■ What is expected:
Pull out the lines from the line containing "strand in strands]))" through the line containing "# Lengths in", both lines included, and copy them exactly.

■ Exercise materials:
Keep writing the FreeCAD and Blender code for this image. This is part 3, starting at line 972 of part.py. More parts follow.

* * *

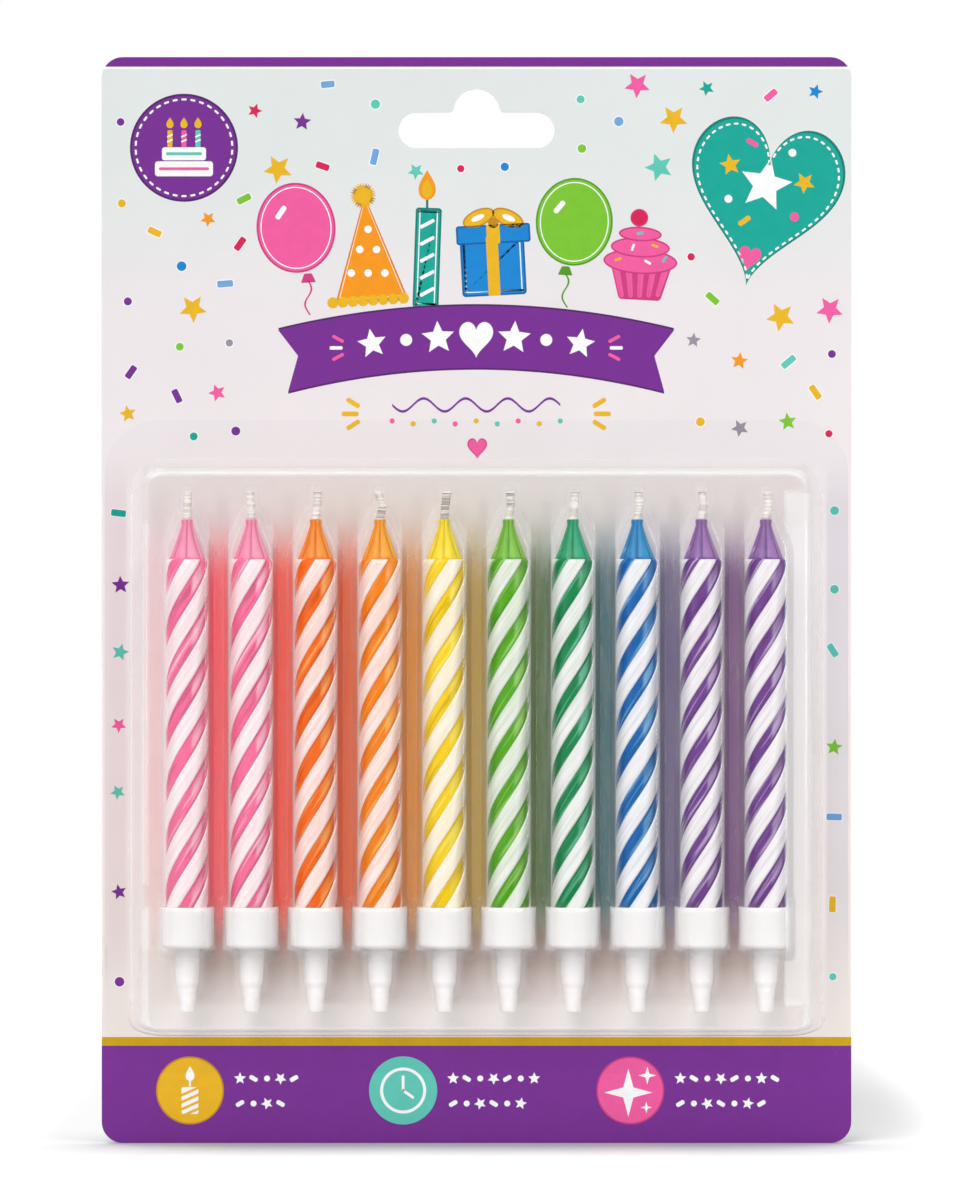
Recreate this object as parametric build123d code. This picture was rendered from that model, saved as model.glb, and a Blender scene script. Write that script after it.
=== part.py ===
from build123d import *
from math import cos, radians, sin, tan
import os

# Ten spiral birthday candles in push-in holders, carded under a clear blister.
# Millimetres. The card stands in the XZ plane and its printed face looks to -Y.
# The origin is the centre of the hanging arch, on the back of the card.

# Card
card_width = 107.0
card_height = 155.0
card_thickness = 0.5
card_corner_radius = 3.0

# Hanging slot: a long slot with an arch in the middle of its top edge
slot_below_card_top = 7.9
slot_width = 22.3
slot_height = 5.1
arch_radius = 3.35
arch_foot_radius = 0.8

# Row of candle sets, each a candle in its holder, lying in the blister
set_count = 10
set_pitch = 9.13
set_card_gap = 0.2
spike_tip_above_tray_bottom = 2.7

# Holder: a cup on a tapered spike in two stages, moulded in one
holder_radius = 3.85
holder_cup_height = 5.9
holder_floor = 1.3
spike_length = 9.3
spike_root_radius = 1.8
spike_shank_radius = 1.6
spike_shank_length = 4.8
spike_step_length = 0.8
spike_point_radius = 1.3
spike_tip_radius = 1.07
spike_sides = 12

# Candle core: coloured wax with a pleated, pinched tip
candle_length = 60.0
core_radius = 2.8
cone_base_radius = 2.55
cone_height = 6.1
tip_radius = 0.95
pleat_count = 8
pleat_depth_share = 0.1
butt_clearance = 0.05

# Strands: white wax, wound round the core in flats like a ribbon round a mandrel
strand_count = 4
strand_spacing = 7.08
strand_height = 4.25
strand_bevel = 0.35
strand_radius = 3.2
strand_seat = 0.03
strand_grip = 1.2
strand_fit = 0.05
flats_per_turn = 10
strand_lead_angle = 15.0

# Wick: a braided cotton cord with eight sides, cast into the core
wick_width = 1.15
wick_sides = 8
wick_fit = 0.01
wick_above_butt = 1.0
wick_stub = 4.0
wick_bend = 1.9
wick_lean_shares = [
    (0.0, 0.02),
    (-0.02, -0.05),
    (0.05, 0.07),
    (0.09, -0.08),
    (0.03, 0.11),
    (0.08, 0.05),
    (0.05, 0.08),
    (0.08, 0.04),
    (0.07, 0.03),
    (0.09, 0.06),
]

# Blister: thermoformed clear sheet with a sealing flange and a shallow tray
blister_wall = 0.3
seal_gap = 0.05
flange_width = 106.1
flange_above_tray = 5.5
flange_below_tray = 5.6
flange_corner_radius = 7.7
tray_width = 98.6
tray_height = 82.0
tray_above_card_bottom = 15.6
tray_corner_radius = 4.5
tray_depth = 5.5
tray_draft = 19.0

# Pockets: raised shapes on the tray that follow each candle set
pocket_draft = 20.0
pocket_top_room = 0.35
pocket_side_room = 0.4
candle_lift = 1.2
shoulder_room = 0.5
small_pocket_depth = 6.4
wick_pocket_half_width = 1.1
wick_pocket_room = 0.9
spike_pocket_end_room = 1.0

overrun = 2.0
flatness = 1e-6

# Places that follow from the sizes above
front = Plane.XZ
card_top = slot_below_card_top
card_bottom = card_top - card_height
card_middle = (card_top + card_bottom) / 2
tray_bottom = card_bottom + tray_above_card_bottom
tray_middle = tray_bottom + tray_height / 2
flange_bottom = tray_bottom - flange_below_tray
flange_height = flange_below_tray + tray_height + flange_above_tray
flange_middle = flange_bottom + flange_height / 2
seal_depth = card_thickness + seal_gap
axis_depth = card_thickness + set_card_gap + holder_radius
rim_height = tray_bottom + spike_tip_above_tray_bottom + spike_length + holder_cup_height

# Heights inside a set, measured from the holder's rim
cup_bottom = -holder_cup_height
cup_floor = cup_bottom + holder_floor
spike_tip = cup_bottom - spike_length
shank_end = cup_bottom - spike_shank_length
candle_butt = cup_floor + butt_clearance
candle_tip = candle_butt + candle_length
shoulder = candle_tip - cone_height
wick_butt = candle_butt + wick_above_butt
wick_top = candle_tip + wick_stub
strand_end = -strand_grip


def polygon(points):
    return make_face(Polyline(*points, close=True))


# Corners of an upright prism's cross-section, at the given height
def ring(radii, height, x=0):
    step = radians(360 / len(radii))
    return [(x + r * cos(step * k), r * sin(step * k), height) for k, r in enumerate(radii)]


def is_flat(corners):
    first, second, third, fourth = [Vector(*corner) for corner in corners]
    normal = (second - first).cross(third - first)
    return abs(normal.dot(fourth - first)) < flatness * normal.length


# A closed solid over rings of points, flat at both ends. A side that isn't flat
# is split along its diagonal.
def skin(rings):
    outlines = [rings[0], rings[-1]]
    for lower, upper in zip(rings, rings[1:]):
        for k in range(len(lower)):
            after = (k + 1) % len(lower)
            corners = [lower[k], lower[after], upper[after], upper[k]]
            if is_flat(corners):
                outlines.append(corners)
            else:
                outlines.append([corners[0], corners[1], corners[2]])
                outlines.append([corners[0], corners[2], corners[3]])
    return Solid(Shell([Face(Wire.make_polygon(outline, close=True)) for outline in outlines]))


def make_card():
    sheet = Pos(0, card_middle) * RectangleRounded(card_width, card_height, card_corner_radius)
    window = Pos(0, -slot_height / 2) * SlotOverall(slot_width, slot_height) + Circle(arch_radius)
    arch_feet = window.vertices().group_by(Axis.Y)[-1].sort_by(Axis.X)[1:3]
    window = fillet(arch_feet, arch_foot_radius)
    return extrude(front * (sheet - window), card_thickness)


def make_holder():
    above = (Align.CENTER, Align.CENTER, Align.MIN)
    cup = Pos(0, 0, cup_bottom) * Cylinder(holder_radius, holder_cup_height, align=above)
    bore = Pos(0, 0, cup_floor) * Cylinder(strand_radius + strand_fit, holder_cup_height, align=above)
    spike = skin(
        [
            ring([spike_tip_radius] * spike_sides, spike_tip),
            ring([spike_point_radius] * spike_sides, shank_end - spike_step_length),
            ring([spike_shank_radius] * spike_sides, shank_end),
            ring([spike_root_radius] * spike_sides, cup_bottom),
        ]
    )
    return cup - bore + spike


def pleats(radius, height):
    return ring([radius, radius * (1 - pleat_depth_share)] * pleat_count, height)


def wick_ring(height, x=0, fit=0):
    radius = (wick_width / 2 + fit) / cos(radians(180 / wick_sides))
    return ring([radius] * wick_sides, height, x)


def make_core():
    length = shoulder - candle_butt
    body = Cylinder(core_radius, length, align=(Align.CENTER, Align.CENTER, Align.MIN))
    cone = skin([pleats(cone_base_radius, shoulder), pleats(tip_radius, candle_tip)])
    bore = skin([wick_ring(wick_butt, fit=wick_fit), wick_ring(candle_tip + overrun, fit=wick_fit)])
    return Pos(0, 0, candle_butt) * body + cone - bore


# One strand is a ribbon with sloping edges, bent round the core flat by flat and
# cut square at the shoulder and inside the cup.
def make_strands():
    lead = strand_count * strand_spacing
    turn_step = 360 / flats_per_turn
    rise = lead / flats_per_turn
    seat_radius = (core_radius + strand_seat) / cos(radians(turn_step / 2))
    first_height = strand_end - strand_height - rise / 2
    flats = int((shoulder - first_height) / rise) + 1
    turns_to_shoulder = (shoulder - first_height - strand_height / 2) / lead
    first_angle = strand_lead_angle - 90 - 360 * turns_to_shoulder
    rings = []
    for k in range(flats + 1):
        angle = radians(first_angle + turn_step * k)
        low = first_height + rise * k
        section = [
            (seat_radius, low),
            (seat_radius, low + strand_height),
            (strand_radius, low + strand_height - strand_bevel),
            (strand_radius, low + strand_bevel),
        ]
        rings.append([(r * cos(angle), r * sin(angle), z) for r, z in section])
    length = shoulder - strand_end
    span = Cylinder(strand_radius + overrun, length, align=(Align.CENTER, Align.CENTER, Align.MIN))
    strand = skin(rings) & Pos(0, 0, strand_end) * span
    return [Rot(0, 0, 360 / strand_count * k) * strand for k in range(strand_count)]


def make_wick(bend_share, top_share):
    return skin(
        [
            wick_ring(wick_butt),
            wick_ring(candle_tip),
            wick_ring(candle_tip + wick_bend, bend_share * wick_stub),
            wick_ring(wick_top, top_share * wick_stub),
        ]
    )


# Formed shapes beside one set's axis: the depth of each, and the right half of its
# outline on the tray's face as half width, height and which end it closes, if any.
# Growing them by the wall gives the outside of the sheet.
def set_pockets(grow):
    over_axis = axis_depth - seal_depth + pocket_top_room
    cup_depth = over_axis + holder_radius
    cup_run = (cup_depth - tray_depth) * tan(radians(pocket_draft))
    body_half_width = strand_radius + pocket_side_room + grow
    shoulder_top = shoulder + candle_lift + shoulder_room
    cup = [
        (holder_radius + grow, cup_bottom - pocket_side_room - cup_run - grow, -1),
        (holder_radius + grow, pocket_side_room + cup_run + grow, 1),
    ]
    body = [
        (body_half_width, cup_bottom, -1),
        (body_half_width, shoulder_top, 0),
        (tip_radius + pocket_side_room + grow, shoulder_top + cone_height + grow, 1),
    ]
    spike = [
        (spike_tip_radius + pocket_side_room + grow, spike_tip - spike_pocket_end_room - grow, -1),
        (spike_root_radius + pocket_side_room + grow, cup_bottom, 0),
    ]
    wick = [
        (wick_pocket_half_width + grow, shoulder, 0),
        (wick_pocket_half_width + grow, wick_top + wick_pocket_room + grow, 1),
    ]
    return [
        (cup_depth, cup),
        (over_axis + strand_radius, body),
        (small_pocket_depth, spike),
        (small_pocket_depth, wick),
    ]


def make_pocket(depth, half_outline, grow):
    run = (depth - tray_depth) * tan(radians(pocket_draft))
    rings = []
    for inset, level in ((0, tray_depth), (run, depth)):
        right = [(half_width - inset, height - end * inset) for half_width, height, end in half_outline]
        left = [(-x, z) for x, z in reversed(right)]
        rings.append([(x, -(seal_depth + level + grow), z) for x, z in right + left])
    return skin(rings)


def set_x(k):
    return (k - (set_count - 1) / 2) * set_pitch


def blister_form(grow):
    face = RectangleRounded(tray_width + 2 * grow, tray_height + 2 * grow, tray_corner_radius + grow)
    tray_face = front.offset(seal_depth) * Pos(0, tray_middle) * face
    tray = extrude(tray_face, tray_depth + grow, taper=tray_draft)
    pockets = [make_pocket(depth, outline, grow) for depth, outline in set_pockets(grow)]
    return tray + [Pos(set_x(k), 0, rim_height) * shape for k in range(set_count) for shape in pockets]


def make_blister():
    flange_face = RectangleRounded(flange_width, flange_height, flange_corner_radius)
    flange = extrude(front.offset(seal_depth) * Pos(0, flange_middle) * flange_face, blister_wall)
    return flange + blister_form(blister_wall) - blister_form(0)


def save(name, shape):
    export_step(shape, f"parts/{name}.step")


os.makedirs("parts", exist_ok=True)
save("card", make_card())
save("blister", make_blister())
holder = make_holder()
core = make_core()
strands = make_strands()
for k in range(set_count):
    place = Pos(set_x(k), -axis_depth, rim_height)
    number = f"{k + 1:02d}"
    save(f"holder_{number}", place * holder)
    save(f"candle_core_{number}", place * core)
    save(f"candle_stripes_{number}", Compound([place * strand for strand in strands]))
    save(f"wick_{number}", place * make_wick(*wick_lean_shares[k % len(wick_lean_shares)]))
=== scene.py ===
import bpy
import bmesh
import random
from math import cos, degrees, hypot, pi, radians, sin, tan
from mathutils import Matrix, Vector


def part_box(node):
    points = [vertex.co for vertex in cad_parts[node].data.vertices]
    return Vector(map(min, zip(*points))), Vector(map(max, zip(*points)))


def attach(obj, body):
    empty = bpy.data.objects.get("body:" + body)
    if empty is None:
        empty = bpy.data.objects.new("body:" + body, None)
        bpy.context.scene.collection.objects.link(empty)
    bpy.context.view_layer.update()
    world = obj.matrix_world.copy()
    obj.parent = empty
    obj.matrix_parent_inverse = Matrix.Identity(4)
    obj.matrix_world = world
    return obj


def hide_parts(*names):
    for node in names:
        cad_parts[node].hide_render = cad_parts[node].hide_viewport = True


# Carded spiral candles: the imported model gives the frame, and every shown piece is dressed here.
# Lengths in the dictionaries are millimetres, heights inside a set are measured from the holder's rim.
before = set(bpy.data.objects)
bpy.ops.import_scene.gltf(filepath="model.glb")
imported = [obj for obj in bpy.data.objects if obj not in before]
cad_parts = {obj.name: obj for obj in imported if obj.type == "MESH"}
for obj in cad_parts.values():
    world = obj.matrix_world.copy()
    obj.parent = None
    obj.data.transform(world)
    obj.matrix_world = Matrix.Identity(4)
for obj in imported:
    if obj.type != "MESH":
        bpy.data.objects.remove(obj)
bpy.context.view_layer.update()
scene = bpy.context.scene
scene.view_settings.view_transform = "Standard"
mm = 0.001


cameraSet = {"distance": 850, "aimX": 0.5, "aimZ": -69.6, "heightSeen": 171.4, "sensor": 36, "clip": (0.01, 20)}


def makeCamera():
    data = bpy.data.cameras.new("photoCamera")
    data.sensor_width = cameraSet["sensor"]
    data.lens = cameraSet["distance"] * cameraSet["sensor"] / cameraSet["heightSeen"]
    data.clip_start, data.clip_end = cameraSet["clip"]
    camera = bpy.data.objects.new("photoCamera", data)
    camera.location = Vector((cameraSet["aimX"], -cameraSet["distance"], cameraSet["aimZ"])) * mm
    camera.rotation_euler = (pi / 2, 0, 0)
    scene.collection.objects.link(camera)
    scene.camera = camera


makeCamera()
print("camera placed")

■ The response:
    save(f"candle_stripes_{number}", Compound([place * strand for strand in strands]))
    save(f"wick_{number}", place * make_wick(*wick_lean_shares[k % len(wick_lean_shares)]))
=== scene.py ===
import bpy
import bmesh
import random
from math import cos, degrees, hypot, pi, radians, sin, tan
from mathutils import Matrix, Vector


def part_box(node):
    points = [vertex.co for vertex in cad_parts[node].data.vertices]
    return Vector(map(min, zip(*points))), Vector(map(max, zip(*points)))


def attach(obj, body):
    empty = bpy.data.objects.get("body:" + body)
    if empty is None:
        empty = bpy.data.objects.new("body:" + body, None)
        bpy.context.scene.collection.objects.link(empty)
    bpy.context.view_layer.update()
    world = obj.matrix_world.copy()
    obj.parent = empty
    obj.matrix_parent_inverse = Matrix.Identity(4)
    obj.matrix_world = world
    return obj


def hide_parts(*names):
    for node in names:
        cad_parts[node].hide_render = cad_parts[node].hide_viewport = True


# Carded spiral candles: the imported model gives the frame, and every shown piece is dressed here.
# Lengths in the dictionaries are millimetres, heights inside a set are measured from the holder's rim.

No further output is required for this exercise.